McCain is eligible to be president. Its sponsors said the nation’s founders
would have never intended to deny the presidency to the offspring of military
personnel stationed out of the country.
There are, Professor Chin argued in his analysis, only two ways to become a
natural-born citizen. One, specified in the Constitution, is to be born in the
United States. The other way is to be covered by a law enacted by Congress at
the time of one’s birth.
Professor Chin wrote that simply being born in the Canal Zone did not satisfy
the 14th Amendment, which says that “all persons born or naturalized in the
United States, and subject to the jurisdiction thereof, are citizens of the
United States.”
A series of early-20th-century decisions known as the Insular Cases, he
wrote, ruled that unincorporated territories acquired by the United States were
not part of the nation for constitutional purposes. The Insular Cases did not
directly address the Canal Zone. But the zone was generally considered an
unincorporated territory before it was returned to Panama in 1999, and some
people born in the Canal Zone when it was under American jurisdiction have been
deported from the United States or convicted of being here illegally.
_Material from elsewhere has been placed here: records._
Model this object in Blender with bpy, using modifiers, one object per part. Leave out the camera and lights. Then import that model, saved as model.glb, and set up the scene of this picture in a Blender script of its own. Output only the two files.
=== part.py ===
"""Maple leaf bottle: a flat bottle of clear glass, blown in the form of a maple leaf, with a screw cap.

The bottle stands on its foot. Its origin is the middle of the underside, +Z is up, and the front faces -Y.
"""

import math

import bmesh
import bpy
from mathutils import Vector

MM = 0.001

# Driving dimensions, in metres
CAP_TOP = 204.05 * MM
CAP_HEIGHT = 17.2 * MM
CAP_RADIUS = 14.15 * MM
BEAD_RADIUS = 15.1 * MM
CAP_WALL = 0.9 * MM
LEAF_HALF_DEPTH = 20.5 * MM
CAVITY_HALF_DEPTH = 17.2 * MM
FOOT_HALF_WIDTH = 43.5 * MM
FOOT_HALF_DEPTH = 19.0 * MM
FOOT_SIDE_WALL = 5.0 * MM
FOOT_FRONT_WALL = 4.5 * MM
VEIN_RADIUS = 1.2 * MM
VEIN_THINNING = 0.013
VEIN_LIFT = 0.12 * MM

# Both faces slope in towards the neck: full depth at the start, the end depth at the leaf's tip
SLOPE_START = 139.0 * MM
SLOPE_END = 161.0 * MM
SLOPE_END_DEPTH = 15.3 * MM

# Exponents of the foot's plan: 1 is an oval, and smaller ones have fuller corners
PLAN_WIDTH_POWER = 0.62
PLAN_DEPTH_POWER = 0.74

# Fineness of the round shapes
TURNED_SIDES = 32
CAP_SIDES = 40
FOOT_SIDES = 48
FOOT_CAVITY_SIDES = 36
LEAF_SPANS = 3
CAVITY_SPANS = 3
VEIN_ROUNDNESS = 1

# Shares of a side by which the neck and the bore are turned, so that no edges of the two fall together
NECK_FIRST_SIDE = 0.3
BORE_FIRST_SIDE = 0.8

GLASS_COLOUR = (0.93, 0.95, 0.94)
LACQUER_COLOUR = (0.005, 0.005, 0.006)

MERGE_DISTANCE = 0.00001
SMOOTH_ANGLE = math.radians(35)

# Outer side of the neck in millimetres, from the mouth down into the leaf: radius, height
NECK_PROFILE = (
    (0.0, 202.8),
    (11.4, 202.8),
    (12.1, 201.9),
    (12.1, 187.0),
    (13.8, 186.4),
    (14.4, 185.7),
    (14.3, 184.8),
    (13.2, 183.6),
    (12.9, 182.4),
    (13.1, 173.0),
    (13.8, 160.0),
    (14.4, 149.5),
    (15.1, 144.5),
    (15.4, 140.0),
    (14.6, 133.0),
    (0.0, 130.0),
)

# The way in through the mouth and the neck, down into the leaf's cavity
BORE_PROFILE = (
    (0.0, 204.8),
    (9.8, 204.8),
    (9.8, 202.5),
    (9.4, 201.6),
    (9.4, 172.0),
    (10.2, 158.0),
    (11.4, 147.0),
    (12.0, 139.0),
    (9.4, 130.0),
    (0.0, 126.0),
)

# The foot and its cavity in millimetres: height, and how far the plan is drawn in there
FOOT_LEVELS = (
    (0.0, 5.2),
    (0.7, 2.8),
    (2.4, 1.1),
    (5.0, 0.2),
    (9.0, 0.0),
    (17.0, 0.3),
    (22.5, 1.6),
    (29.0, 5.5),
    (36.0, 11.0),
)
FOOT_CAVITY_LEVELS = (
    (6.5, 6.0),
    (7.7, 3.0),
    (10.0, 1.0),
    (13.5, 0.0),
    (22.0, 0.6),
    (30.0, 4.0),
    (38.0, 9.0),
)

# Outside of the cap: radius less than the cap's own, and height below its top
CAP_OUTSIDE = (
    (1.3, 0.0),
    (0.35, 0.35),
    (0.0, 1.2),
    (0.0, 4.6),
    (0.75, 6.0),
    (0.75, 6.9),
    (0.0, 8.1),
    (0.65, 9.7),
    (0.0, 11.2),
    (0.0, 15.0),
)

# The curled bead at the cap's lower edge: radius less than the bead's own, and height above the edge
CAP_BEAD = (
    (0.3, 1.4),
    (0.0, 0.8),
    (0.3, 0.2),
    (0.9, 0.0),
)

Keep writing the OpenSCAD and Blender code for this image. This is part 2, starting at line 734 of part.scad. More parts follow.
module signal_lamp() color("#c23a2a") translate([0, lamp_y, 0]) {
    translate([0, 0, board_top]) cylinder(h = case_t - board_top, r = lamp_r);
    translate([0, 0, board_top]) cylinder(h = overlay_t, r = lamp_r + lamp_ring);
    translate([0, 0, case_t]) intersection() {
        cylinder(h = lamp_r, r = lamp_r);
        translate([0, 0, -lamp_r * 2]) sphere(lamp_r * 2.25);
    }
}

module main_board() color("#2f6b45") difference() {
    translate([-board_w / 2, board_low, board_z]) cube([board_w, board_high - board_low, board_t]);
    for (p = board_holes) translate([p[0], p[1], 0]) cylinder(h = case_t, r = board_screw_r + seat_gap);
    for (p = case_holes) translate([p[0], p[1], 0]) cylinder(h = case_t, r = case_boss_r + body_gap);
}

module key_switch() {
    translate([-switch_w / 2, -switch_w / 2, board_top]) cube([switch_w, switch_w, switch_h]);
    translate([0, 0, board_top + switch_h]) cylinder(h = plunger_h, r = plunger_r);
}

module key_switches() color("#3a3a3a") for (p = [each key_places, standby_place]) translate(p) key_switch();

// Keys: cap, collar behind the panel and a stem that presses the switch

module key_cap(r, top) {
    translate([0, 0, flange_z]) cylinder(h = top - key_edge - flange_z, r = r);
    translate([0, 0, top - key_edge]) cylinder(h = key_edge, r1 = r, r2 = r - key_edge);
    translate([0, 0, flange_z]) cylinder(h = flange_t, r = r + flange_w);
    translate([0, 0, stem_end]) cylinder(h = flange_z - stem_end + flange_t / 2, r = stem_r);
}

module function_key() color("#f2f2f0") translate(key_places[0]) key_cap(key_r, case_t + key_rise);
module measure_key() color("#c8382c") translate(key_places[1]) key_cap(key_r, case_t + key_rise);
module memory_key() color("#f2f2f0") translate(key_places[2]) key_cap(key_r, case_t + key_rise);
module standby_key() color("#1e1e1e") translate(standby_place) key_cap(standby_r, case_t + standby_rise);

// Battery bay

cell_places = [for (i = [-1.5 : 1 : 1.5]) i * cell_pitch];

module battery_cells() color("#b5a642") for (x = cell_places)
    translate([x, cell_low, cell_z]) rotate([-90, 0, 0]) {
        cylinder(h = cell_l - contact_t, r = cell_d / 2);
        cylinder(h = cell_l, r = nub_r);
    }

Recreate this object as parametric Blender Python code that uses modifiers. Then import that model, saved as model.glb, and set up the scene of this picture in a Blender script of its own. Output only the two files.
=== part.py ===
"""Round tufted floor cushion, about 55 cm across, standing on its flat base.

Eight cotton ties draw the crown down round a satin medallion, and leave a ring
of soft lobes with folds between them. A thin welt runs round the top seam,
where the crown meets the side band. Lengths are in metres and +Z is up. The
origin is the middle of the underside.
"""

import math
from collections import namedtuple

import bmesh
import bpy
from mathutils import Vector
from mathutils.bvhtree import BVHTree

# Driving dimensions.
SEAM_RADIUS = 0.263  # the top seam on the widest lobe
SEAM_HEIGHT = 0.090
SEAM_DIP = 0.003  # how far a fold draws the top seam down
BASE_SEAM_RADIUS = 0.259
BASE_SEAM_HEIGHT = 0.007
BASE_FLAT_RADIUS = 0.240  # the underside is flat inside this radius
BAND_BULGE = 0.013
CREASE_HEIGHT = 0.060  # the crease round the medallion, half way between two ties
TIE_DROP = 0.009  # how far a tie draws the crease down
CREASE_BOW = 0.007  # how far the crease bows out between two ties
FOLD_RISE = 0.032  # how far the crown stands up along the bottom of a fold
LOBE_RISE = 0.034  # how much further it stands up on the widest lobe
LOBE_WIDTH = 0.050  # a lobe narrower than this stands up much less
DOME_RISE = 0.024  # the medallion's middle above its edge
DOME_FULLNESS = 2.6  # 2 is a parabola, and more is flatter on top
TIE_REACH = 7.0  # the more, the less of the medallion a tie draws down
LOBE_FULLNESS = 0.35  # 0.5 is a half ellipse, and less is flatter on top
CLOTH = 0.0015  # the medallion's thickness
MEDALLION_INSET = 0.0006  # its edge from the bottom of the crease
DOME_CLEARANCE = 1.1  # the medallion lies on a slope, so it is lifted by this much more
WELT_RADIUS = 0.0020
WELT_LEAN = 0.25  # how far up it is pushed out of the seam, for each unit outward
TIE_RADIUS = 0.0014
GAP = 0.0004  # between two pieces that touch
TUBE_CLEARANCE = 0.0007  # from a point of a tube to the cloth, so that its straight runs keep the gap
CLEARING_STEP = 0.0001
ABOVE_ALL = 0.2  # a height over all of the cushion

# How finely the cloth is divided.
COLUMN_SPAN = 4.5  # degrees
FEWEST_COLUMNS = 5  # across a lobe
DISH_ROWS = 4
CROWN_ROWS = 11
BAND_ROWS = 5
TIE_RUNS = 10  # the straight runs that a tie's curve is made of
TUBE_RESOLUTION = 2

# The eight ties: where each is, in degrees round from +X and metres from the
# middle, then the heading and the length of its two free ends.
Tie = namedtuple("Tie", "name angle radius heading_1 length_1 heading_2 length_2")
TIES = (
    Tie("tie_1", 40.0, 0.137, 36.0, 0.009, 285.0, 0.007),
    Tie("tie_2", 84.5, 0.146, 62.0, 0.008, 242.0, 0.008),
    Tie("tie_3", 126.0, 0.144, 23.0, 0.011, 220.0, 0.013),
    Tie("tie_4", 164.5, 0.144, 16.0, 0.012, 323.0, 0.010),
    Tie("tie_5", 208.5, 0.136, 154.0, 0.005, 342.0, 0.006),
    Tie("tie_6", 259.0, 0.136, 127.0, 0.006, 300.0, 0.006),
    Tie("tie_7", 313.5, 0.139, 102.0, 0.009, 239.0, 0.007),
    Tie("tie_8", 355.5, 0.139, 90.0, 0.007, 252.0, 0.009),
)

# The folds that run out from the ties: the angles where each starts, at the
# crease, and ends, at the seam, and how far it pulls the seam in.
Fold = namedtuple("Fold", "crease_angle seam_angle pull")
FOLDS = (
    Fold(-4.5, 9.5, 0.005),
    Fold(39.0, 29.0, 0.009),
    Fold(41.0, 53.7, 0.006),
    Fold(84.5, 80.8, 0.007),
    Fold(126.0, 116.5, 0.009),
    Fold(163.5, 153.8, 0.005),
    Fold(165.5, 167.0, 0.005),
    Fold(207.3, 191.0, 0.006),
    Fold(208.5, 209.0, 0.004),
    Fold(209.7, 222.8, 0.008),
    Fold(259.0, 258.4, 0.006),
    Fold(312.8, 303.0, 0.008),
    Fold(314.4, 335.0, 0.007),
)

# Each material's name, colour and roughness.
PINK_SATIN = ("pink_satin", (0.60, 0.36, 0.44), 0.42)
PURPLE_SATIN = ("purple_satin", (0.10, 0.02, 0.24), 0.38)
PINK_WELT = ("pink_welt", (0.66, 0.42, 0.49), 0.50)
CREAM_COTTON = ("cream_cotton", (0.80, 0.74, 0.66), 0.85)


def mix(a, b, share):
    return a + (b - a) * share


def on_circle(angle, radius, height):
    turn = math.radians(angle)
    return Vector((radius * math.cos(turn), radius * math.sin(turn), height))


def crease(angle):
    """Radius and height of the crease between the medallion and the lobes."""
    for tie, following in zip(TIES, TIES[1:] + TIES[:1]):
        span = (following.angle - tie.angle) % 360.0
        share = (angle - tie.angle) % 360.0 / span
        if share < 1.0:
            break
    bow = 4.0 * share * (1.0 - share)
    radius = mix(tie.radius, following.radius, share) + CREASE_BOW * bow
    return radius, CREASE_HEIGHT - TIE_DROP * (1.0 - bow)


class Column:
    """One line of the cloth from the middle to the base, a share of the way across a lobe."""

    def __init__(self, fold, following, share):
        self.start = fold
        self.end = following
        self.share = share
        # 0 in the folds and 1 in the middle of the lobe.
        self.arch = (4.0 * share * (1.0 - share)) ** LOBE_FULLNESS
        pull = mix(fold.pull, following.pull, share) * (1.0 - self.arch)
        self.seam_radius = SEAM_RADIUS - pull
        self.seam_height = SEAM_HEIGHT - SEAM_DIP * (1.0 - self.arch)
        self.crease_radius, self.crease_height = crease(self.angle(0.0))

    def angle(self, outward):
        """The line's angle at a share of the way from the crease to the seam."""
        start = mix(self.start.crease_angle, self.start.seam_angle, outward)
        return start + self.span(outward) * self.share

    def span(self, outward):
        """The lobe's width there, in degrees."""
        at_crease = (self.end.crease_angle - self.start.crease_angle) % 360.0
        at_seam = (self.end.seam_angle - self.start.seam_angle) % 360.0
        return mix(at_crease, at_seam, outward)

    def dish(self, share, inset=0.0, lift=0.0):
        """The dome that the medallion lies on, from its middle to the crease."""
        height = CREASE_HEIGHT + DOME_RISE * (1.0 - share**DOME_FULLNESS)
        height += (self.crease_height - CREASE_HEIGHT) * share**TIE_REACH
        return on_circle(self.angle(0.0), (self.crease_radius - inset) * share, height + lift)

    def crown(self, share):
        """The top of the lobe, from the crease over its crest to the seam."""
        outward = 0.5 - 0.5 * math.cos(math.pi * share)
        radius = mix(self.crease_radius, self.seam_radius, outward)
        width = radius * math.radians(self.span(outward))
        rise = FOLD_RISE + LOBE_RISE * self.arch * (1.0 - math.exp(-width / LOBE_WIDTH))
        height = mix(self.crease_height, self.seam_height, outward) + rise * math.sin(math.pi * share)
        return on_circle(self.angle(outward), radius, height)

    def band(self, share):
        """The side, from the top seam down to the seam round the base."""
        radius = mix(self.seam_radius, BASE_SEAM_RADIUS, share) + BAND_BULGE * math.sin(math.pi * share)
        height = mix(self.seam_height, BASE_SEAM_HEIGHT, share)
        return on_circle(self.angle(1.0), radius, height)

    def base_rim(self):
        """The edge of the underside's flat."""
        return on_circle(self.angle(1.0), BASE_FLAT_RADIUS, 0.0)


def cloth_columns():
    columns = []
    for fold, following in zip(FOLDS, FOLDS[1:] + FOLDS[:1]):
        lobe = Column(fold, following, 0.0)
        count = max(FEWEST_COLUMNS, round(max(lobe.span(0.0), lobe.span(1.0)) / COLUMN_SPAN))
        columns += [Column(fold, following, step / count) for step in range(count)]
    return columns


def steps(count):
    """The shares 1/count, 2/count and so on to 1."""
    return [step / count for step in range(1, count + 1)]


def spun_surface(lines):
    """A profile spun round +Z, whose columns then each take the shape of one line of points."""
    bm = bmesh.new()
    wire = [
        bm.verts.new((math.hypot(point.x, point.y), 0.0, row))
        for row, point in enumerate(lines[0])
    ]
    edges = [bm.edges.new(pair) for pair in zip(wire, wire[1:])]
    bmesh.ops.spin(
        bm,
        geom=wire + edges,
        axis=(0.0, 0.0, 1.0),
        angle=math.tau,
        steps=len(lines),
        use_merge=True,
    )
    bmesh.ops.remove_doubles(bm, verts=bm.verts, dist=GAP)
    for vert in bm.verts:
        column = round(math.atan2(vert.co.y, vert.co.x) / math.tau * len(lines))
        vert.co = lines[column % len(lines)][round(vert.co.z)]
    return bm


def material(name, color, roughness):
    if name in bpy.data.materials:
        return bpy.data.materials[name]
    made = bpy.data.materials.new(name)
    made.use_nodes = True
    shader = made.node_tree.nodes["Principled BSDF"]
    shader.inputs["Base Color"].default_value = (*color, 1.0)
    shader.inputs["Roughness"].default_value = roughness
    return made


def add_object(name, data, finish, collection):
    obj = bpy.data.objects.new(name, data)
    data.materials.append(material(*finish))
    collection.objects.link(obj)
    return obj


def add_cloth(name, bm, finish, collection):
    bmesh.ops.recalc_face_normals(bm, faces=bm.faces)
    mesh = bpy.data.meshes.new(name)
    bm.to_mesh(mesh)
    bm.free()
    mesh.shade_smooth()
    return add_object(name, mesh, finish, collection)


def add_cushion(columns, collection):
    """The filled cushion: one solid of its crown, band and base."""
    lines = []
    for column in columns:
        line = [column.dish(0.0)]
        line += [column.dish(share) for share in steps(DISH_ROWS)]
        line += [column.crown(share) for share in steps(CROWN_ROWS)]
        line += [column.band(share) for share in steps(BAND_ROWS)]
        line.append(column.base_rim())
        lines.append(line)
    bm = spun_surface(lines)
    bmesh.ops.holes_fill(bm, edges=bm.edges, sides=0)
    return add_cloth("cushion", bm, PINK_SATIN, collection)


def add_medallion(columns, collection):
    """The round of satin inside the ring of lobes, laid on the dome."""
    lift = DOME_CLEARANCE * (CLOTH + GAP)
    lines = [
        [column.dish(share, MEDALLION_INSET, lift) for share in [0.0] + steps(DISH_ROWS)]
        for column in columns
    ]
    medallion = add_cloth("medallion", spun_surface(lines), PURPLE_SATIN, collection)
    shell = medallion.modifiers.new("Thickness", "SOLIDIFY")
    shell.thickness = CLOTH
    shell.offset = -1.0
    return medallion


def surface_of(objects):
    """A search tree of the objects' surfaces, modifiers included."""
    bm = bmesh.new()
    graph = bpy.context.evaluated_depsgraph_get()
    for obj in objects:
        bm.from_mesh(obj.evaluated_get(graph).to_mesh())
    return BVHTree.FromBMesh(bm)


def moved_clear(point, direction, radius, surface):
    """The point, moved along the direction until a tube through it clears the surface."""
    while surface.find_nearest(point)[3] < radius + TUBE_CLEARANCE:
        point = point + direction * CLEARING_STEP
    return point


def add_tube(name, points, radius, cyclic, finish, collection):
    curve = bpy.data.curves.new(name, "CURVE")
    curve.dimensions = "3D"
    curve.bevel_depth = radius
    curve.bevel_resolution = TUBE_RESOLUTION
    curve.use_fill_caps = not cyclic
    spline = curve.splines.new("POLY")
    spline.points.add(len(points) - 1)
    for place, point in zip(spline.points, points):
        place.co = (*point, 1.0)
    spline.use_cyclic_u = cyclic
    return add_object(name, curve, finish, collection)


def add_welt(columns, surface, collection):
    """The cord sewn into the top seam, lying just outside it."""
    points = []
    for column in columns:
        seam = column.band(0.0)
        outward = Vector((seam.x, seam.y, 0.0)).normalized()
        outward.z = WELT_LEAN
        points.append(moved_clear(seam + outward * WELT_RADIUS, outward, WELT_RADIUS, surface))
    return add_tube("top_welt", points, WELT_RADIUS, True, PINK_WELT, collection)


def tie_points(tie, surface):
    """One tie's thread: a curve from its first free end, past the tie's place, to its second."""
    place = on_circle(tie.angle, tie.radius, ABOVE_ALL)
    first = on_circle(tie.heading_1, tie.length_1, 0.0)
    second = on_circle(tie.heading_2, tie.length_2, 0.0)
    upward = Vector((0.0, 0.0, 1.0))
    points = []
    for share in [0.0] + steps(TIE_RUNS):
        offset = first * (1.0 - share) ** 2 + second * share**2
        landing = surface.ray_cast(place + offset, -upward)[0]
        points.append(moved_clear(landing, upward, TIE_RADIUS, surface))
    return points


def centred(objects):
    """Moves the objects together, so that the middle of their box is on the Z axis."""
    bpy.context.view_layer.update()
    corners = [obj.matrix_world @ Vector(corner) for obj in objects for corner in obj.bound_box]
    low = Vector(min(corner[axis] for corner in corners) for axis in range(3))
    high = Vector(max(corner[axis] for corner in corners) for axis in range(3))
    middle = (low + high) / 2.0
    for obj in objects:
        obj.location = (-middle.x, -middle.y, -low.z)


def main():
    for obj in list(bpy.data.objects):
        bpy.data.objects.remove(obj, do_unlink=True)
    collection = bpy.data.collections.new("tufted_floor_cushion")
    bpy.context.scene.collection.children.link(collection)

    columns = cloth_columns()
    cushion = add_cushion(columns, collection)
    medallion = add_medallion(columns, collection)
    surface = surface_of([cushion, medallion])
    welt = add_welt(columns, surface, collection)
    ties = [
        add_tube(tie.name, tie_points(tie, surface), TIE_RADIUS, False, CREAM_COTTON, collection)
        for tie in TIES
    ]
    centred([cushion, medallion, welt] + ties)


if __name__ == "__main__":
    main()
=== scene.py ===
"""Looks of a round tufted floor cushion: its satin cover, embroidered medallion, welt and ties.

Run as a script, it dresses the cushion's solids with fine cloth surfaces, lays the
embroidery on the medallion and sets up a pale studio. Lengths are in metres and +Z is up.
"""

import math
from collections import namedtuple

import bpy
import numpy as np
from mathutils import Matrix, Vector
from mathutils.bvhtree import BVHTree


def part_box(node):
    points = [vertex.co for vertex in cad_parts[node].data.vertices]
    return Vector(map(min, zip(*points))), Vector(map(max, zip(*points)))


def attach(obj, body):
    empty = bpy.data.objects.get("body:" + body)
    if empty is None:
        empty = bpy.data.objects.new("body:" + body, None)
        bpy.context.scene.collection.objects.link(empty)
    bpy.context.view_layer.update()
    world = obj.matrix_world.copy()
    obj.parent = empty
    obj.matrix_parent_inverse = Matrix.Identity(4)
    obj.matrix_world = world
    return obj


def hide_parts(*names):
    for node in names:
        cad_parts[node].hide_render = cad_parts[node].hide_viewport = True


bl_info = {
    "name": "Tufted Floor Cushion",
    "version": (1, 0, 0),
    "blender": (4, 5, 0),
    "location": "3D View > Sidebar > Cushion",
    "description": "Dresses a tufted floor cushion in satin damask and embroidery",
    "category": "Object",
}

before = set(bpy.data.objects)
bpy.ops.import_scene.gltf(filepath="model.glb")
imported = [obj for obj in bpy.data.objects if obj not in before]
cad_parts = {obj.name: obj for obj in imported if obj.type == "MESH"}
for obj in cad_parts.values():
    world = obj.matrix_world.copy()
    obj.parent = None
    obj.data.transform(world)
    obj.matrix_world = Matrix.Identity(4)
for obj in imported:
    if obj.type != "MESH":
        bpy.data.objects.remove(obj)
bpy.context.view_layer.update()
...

The second way Mr. McCain could have, and ultimately did, become a citizen
was by statute, Professor Chin wrote. In Rogers v. Bellei in 1971, the Supreme
Court said Congress had broad authority to decide whether and when children born
to American citizens abroad are citizens.
At the time of Mr. McCain’s birth, the relevant law granted
citizenship to any child born to an American parent “out of the limits and
jurisdiction of the United States.” Professor Chin said the term “limits and
jurisdiction” left a crucial gap. The Canal Zone was beyond the limits of the
United States but not beyond its jurisdiction, and thus the law did not apply to
Mr. McCain.
In 1937, Congress addressed the problem, enacting a law that granted
citizenship to people born in the Canal Zone after 1904. That made Mr. McCain a
citizen, but not one who was naturally born, Professor Chin said, because the
citizenship was conferred after his birth.
In his paper and in an interview, Professor Chin, a registered Democrat, said
he had no political motive in raising the question.
In March, Laurence H. Tribe, a law professor at Harvard and an adviser to
Senator Barack Obama, prepared a memorandum on these questions with Theodore B.
Olson, a former solicitor general in the Bush administration. The memorandum
concluded that Mr. McCain is a natural-born citizen based on the place of his
birth, the citizenship of his parents and their service to the country.
In an interview on Thursday, Mr. Olson, whose firm represents Mr. McCain in
the New Hampshire lawsuit, said Congress could not have intended to leave the
gap described by Professor Chin. The 1937 law, Mr. Olson said, was not a fix but
a way to clarify what Congress had meant all along.
Professor Tribe agreed. Reading the “limits and jurisdiction” clause as
Professor Chin does, Professor Tribe said, “is to attribute a crazy design to
Congress” that “would create an irrational gap.”
Brian Rogers, a McCain spokesman, said the campaign concurred and was
confident Mr. McCain is eligible to serve.
In the motion to dismiss the New Hampshire suit, Mr. McCain’s lawyers said
an individual citizen like the plaintiff, a Nashua man named Fred Hollander,
lacks proof of direct injury and cannot sue.
Daniel P. Tokaji, an election law expert at Ohio State University, agreed.
“It is awfully unlikely that a federal court would say that an individual
voter has standing,” he said. “It is questionable whether anyone would have
standing to raise that claim. You’d have to think a federal court would look
for every possible way to avoid deciding the issue.”